The Mosul museum has yet to inventory its losses, but during
a 5/10 visit we found several Assyrian slabs taken, and both
Hatrian and Islamic displays untouched. The Ninevah site,
in Mosul town, lost several pieces of seventh century B.C.
reliefs excavated recently by Italian teams. In a related
series of events, ORHA has temporarily stopped an attempt by
National Geographic photo team to have Iraq Central Bank
vaults opened and to film "discovery" of Nimrod gold
reportedly hidden there. END SUMMARY.
ASSYRIAN PIECES LOST FROM MOSUL MUSEUM
2. I accompanied Dr. Jaber Khalil, chief of the State
Antiquities and Heritage Organization, on a trip to Mosul on
5/10/03 to visit the Mosul museum and the Assyrian sites at
Ninevah (in Mosul town) and Nimrod (about 25 kilometers
south). Dr. Menhal, the regional inspector of antiquities
told us the museum staff was still making an inventory of
losses. So far they had identified about 10 Assyrian
pieces lost, mostly slabs from friezes. They believed the
museum's Hatrian and Islamic collections are intact. They
have yet to inventory the losses or damage from the museum
storerooms. While the library and card catalogue appeared
safe, the offices and laboratories were looted and
vandalized - as happened at the Iraqi National Museum in
Baghdad. An older building of the museum remains under the
control of a political party of no fixed address.
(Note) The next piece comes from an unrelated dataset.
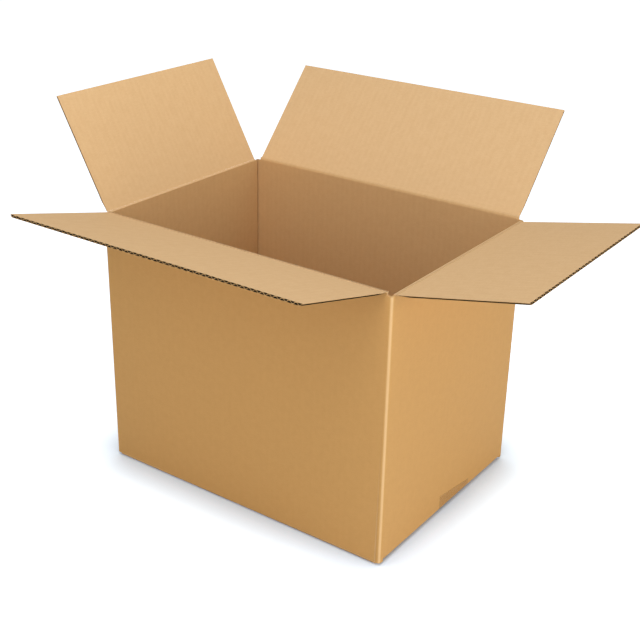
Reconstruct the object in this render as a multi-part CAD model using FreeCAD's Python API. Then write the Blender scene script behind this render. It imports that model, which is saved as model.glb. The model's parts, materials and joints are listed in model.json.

3. The state of the Mosul Museum's records remains
uncertain. We asked Menhal to provide photos and
descriptions of missing objects as soon as possible, so that
we could get these items on a red list. In many cases,
good photos may not be available, but we should be able to
get at least a written description of the most important
MORE ASSYRIAN PIECES LOST AT NINEVAH AND NIMROD
4. At the extensive mound that is the ruin of Ninevah, we
found evidence that thieves had gone after some of the
reliefs recently excavated by Italian archeologists.
Looters had attacked, perhaps with pick-axes, a section of
wall and removed a slab measuring perhaps one foot by three
5. At Nimrod, the magnificent ninth-eighth century B.C.
Assyrian site about 25 kilometers south of Mosul, U.S.
forces have been guarding the site for about seven days.
They appeared after thieves from surrounding villages
overcame the local guards and made off with two slabs of bas-
relief, each measuring about 18 inches square. They had
attempted without success to remove other pieces.
6. The U.S. Army lieutenant in charge of the detachment at
Nimrod said that his unit had previously been guarding a
looted and ruined sugar factory, and were gratified finally
to be protecting something of value. Inspector Menhal and
regional director of excavations M. Mozahem, added that only
U.S. forces (or Iraqis from a different region) could
guarantee security at Nimrod, because even armed Iraqi
guards feared that killing or wounding an attacker would
provoke a blood feud and put their (the guards') families in
FINDING THE GOLD: POWER PLAY AND PUBLICITY STUNT
7. At Nimrod, we saw the site where in 1988 Iraqi
archeologists discovered numerous gold objects - estimated
weight from 70 to 300 kilograms -- from a woman's grave.
Since their discovery, the objects were on display only once
for a brief period in 1991-2. Mozahim told us he had last
seen them at the Central Bank in 1998, when he was preparing
a book on the discovery.
8. The Nimrod gold and its fate remain controversial and
divisive. Feeding the controversy is intense rivalry and
factionalism within the Iraq State Antiquities Department,
where the current director believes that his predecessor -
who claims credit for the treasure's discovery in 1988 - is
attempting to re-enter the Antiquities Department through
the back door by encouraging a team from National Geographic
to press for opening the vaults at the ruined Central Bank
building and for exclusive rights to film the "discovery" of
9. Working with ORHA colleagues, we have managed
temporarily to stop this effort, which museum officials
insist is unwise and is in reality a combination of well-
financed publicity stunt and power play. Opening the Iraqi
Central Bank vaults and exposing their contents at this time
poses very difficult questions: Who can authorize opening
the vaults? Who knows what their contents should be? Who
will be accountable for lost or missing objects? And, who,
on behalf of the non-existent Iraqi government, will be
responsible for receiving and guaranteeing the security of
the valuable objects purportedly stored in the vaults?